Na recente campanha eleitoral, falando dos problemas de abastecimento de água que assolavam a Madeira, insinuou que estes seriam deliberadamente provocados pelo Governo regional, de modo a afetar os municípios não liderados pelo PSD.
O JPP é visto como um partido situado entre o centro e o centro-esquerda. Num debate para as eleições legislativas de 2022, Élvio Sousa enunciou, como medidas fundamentais do seu partido, a “redução da carga fiscal” e das “gorduras do Estado”, de modo a que haja “equilíbrio orçamental”. Argumentou que, na Câmara de Santa Cruz, o JPP conseguiu cumprir esses objetivos “com eficiência” e “sem austeridade”.
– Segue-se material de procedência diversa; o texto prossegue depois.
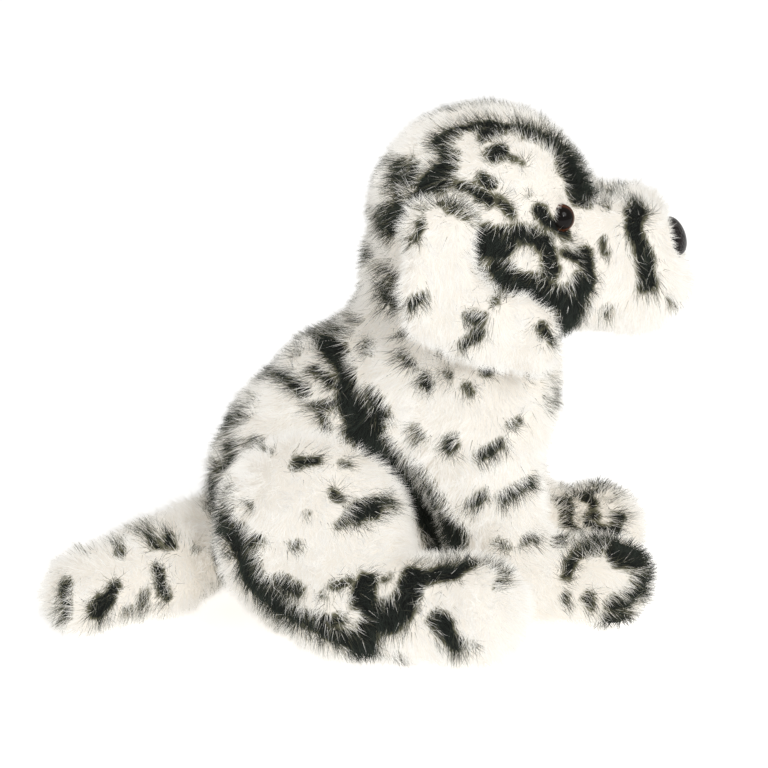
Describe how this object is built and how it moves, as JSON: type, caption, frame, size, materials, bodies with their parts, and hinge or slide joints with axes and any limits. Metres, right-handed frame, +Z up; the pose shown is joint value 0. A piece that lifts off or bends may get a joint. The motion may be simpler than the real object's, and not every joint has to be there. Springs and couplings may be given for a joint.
{
  "type": "plush dog",
  "caption": "Sitting stuffed plush dog with hanging ears, spotted long-pile fur and sewn-on legs and tail that swing at their seams.",
  "frame": {"origin": "on the floor, in the middle of the dog's bounding box", "axes": "+Z up, +Y towards the tail, so the dog faces -Y; +X towards the dog's left side"},
  "size_m": [0.236, 0.3372, 0.272],
  "materials": {
    "fur": "long-pile plush, white with near-black spots",
    "ear_lining": "short-pile plush, white",
    "stuffing": "loose polyester fibre",
    "pouch_cloth": "plain woven cloth",
    "pellets": "polyethylene beads",
    "eye": "glossy, amber rim round a black pupil",
    "nose": "glossy black with a fine pebbled face",
    "washer": "moulded polyethylene",
    "thread": "black embroidery thread",
    "seam_thread": "white sewing thread"
  },
  "bodies": {
    "torso": {"torso_side_left": "fur", "torso_side_right": "fur", "belly_panel": "fur", "torso_stuffing": "stuffing", "bean_pouch": "pouch_cloth", "bean_pellets": "pellets", "back_stitches": "seam_thread"},
    "neck": {"neck_stuffing": "stuffing"},
    "head": {"crown_gusset": "fur", "chin_panel": "fur", "head_side_left": "fur", "head_side_right": "fur", "head_stuffing": "stuffing", "eye_left": "eye", "eye_right": "eye", "eye_left_washer": "washer", "eye_right_washer": "washer", "nose": "nose", "nose_washer": "washer", "mouth_thread": "thread"},
    "ear_left": {"ear_outer_left": "fur", "ear_lining_left": "ear_lining"},
    "ear_right": {"ear_outer_right": "fur", "ear_lining_right": "ear_lining"},
    "front_leg_left": {"front_leg_outer_panel_left": "fur", "front_leg_inner_panel_left": "fur", "front_leg_stuffing_left": "stuffing"},
    "front_leg_right": {"front_leg_outer_panel_right": "fur", "front_leg_inner_panel_right": "fur", "front_leg_stuffing_right": "stuffing"},
    "hind_leg_left": {"hind_leg_outer_panel_left": "fur", "hind_leg_inner_panel_left": "fur", "hind_leg_stuffing_left": "stuffing"},
    "hind_leg_right": {"hind_leg_outer_panel_right": "fur", "hind_leg_inner_panel_right": "fur", "hind_leg_stuffing_right": "stuffing"},
    "tail": {"tail_upper_panel": "fur", "tail_lower_panel": "fur", "tail_stuffing": "stuffing"}
  },
  "joints": [
    {"name": "head_nod", "type": "hinge", "parent": "torso", "child": "neck", "pos_m": [0, -0.05, 0.168], "axis": [1, 0, 0], "range_deg": [-15, 8], "stiffness_Nm_per_rad": 1.2},
    {"name": "head_turn", "type": "hinge", "parent": "neck", "child": "head", "pos_m": [0, -0.05, 0.168], "axis": [0, -0.2326, 0.9726], "range_deg": [-25, 25], "stiffness_Nm_per_rad": 0.8},
    {"name": "ear_left_flap", "type": "hinge", "parent": "head", "child": "ear_left", "pos_m": [0.053, -0.042, 0.241], "axis": [0, -1, 0], "range_deg": [0, 80], "stiffness_Nm_per_rad": 0.02},
    {"name": "ear_right_flap", "type": "hinge", "parent": "head", "child": "ear_right", "pos_m": [-0.053, -0.042, 0.241], "axis": [0, 1, 0], "range_deg": [0, 80], "stiffness_Nm_per_rad": 0.02},
    {"name": "front_leg_left_swing", "type": "hinge", "parent": "torso", "child": "front_leg_left", "pos_m": [0.03, -0.054, 0.118], "axis": [-1, 0, 0], "range_deg": [0, 45], "stiffness_Nm_per_rad": 0.3},
    {"name": "front_leg_right_swing", "type": "hinge", "parent": "torso", "child": "front_leg_right", "pos_m": [-0.03, -0.054, 0.118], "axis": [-1, 0, 0], "range_deg": [0, 45], "stiffness_Nm_per_rad": 0.3},
    {"name": "hind_leg_left_lift", "type": "hinge", "parent": "torso", "child": "hind_leg_left", "pos_m": [0.04, 0.033, 0.06], "axis": [-1, 0, 0], "range_deg": [0, 18], "stiffness_Nm_per_rad": 0.4},
    {"name": "hind_leg_right_lift", "type": "hinge", "parent": "torso", "child": "hind_leg_right", "pos_m": [-0.04, 0.033, 0.06], "axis": [-1, 0, 0], "range_deg": [0, 18], "stiffness_Nm_per_rad": 0.4},
    {"name": "tail_wag", "type": "hinge", "parent": "torso", "child": "tail", "pos_m": [0, 0.082, 0.02], "axis": [0, 0, 1], "range_deg": [-65, 20], "stiffness_Nm_per_rad": 0.1}
  ]
}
Procurando capitalizar o apoio de uma população ainda marcadamente conservadora, Élvio Sousa estabelece, com alguma frequência, comparações entre o Executivo de Miguel Albuquerque e a forma de governo comunista. No início de setembro alegou que uma empresa regional do setor da banana é gerida “à maneira comunista” e, em 2022, acusou Albuquerque de liderar um Governo que “faz lembrar o regime soviético ou o de [Nicolás] Maduro na Venezuela”.
Élvio Sousa é doutor em História Regional e Local pela Faculdade de Letras da Universidade de Lisboa e investigador do CHAM – Centro de História de Aquém e de Além-Mar da Universidade Nova de Lisboa.